[Entries with model source code]
========
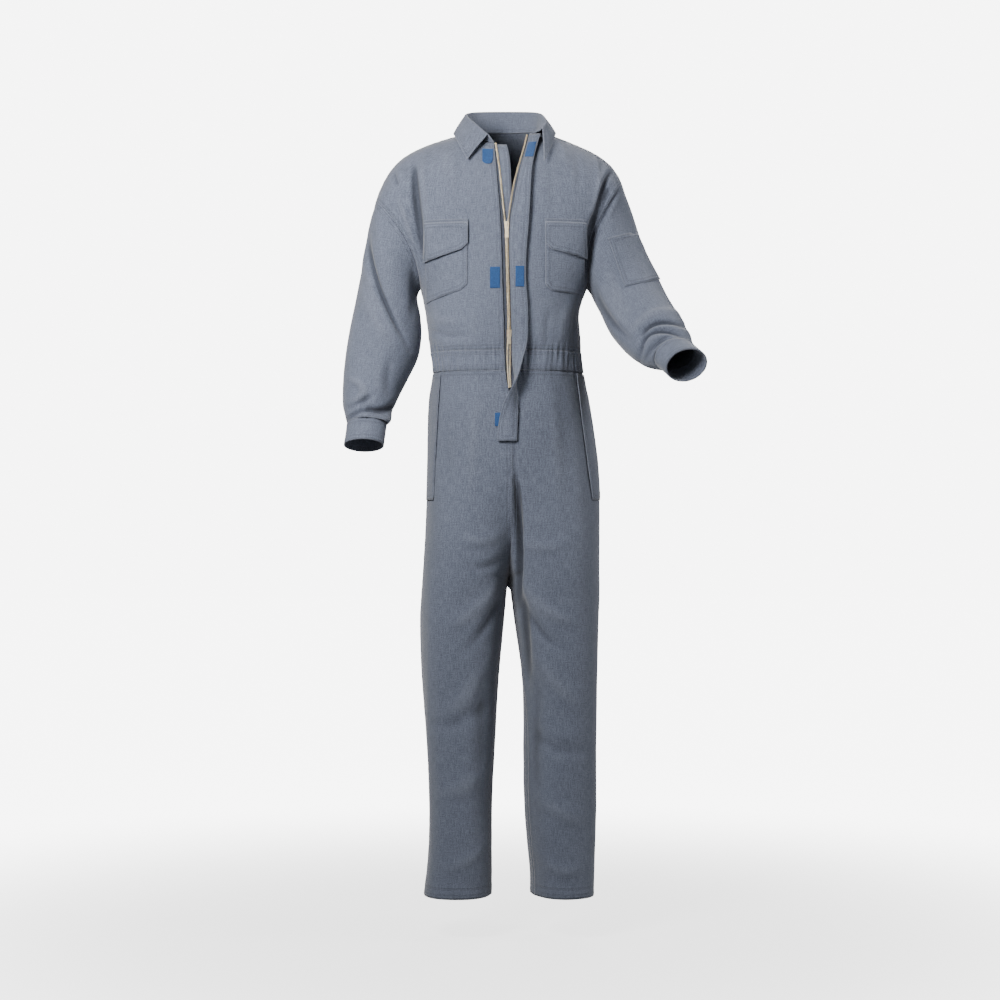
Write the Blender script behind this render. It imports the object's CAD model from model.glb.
from collections import namedtuple
from math import pi, radians

import bmesh
import bpy
import numpy as np
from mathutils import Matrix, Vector, noise
from mathutils.kdtree import KDTree


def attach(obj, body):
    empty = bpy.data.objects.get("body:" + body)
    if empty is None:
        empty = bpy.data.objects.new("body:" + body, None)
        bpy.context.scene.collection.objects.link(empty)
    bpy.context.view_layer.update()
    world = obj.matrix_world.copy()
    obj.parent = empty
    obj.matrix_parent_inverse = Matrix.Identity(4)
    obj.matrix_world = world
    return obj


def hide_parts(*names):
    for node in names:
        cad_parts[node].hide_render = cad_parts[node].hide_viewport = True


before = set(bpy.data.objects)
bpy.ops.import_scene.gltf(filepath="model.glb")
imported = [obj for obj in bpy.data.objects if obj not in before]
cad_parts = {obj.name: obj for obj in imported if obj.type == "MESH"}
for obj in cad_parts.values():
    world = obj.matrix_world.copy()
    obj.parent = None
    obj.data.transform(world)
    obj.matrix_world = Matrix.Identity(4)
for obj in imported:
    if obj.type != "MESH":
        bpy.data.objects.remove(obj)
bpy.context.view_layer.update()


def placed(name, data):
    """A new object in the scene."""
    thing = bpy.data.objects.new(name, data)
    bpy.context.scene.collection.objects.link(thing)
    return thing


def new_material(name):
    """A material, its node tree and its shader."""
    material = bpy.data.materials.new(name)
    material.use_nodes = True
    return material, material.node_tree, material.node_tree.nodes["Principled BSDF"]


def new_group(name, inputs, outputs):
    """A shader node group with float or colour inputs and outputs."""
    group = bpy.data.node_groups.new(name, "ShaderNodeTree")
    for label, kind, value in inputs:
        socket = group.interface.new_socket(label, in_out="INPUT", socket_type=kind)
        if value is not None:
            socket.default_value = value
    for label, kind in outputs:
        group.interface.new_socket(label, in_out="OUTPUT", socket_type=kind)
    return group, group.nodes.new("NodeGroupInput"), group.nodes.new("NodeGroupOutput")


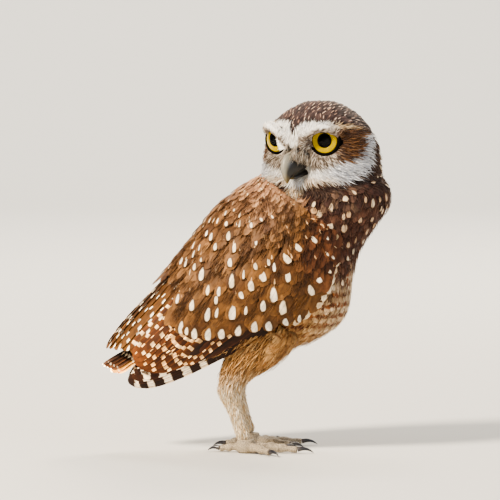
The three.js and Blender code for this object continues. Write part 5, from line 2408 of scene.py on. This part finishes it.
    def _wisps(self, name: str, zones: tuple[Zone, ...], spacing: float, size: float, seed: int) -> Piece:
        """Grows loose hair-like wisps over the contour feathers.

        Args:
            name: Names the piece.
            zones: Where they grow.
            spacing: Least distance between roots.
            size: Their length.
            seed: Starts the random numbers.

        Returns:
            The piece.
        """
        random = np.random.default_rng(seed)
        mask = np.isin(self.skin.zone, [zone.value for zone in zones])
        roots, normals = self.skin.scatter(mask, spacing, seed)
        count = len(roots)
        length = size * (1 + 0.25 * random.normal(size=count)) * (1 + 0.2 * ease(80, 60, roots[:, 2]))
        shaft, outward = self.shafts(
            roots, normals, length, 1.0, 3.6 + 0.4 * random.normal(size=count), 5,
            random.normal(0, 0.22, count),
        )
        ground = self.markings.ground(roots, random) * np.exp(random.normal(0.08, 0.25, (count, 1)))
        paint = Paint(hem=0.0).values(count, random, ground=np.minimum(ground, 1))
        draft = Draft()
        Barb(curl=0.1).grow(draft, Strands(shaft, outward, 0.46, self.patch(roots), paint), seed + 1)
        return draft.build(f"wisps_{name}")

    def build(self) -> list[Piece]:
        """Grows the body's coat.

        Returns:
            Its pieces.
        """
        pieces = [self._tract(tract, 11 + number) for number, tract in enumerate(self.tracts)]
        pieces.append(self._wisps("belly", (Zone.BELLY,), 1.6, 11, 31))
        pieces.append(self._wisps("back", (Zone.MANTLE, Zone.NAPE, Zone.BREAST), 1.6, 8, 33))
        return dress(pieces, Plume("body_plume", roughness=0.66, fade=0.22, bare_tip=-5.0))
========
Extract exactly the leading lines of the data, stopping at and including the line with "imported = [obj".

COMPLETE ANSWER:
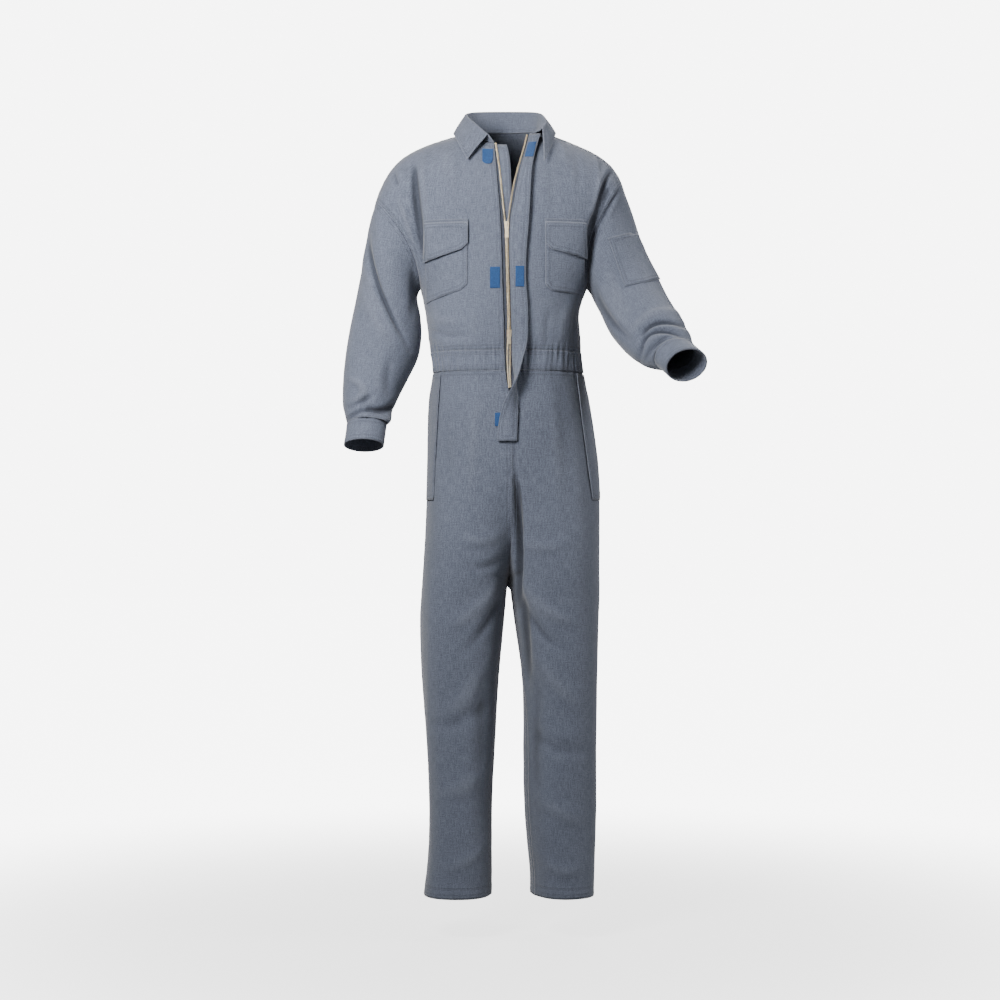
Write the Blender script behind this render. It imports the object's CAD model from model.glb.
from collections import namedtuple
from math import pi, radians

import bmesh
import bpy
import numpy as np
from mathutils import Matrix, Vector, noise
from mathutils.kdtree import KDTree


def attach(obj, body):
    empty = bpy.data.objects.get("body:" + body)
    if empty is None:
        empty = bpy.data.objects.new("body:" + body, None)
        bpy.context.scene.collection.objects.link(empty)
    bpy.context.view_layer.update()
    world = obj.matrix_world.copy()
    obj.parent = empty
    obj.matrix_parent_inverse = Matrix.Identity(4)
    obj.matrix_world = world
    return obj


def hide_parts(*names):
    for node in names:
        cad_parts[node].hide_render = cad_parts[node].hide_viewport = True


before = set(bpy.data.objects)
bpy.ops.import_scene.gltf(filepath="model.glb")
imported = [obj for obj in bpy.data.objects if obj not in before]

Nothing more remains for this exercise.